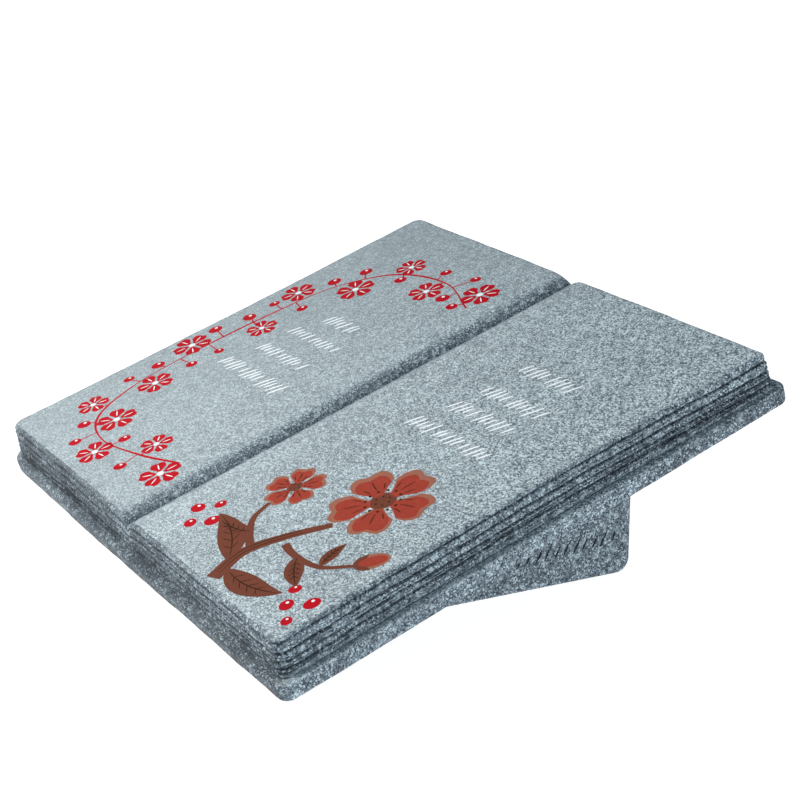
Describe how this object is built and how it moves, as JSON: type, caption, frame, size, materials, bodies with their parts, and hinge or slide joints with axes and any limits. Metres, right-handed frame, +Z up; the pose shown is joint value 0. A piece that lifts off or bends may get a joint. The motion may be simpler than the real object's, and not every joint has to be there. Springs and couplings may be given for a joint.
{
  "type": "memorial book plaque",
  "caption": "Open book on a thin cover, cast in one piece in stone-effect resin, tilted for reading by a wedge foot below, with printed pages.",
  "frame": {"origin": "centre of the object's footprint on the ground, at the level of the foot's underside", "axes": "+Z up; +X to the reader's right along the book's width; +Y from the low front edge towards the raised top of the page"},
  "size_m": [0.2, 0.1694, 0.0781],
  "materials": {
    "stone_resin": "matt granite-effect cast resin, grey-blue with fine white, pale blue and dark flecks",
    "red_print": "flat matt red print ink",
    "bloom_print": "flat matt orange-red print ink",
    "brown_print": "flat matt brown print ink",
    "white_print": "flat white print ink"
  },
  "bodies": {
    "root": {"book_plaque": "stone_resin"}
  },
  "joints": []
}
------------------------------
Write the whole listing out again. Keep every line exactly as it is.

> _Solution_:
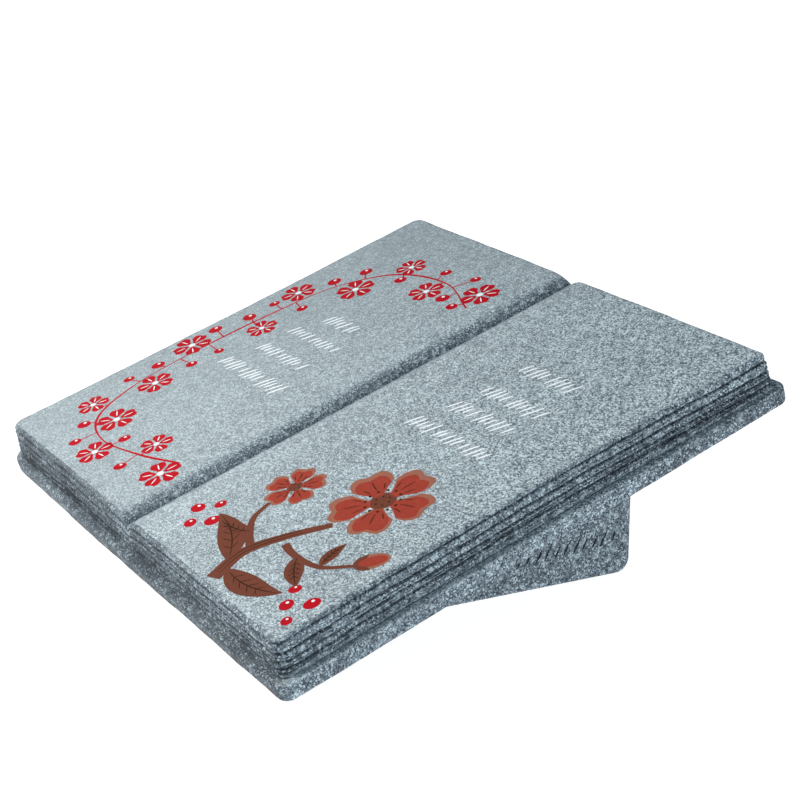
Describe how this object is built and how it moves, as JSON: type, caption, frame, size, materials, bodies with their parts, and hinge or slide joints with axes and any limits. Metres, right-handed frame, +Z up; the pose shown is joint value 0. A piece that lifts off or bends may get a joint. The motion may be simpler than the real object's, and not every joint has to be there. Springs and couplings may be given for a joint.
{
  "type": "memorial book plaque",
  "caption": "Open book on a thin cover, cast in one piece in stone-effect resin, tilted for reading by a wedge foot below, with printed pages.",
  "frame": {"origin": "centre of the object's footprint on the ground, at the level of the foot's underside", "axes": "+Z up; +X to the reader's right along the book's width; +Y from the low front edge towards the raised top of the page"},
  "size_m": [0.2, 0.1694, 0.0781],
  "materials": {
    "stone_resin": "matt granite-effect cast resin, grey-blue with fine white, pale blue and dark flecks",
    "red_print": "flat matt red print ink",
    "bloom_print": "flat matt orange-red print ink",
    "brown_print": "flat matt brown print ink",
    "white_print": "flat white print ink"
  },
  "bodies": {
    "root": {"book_plaque": "stone_resin"}
  },
  "joints": []
}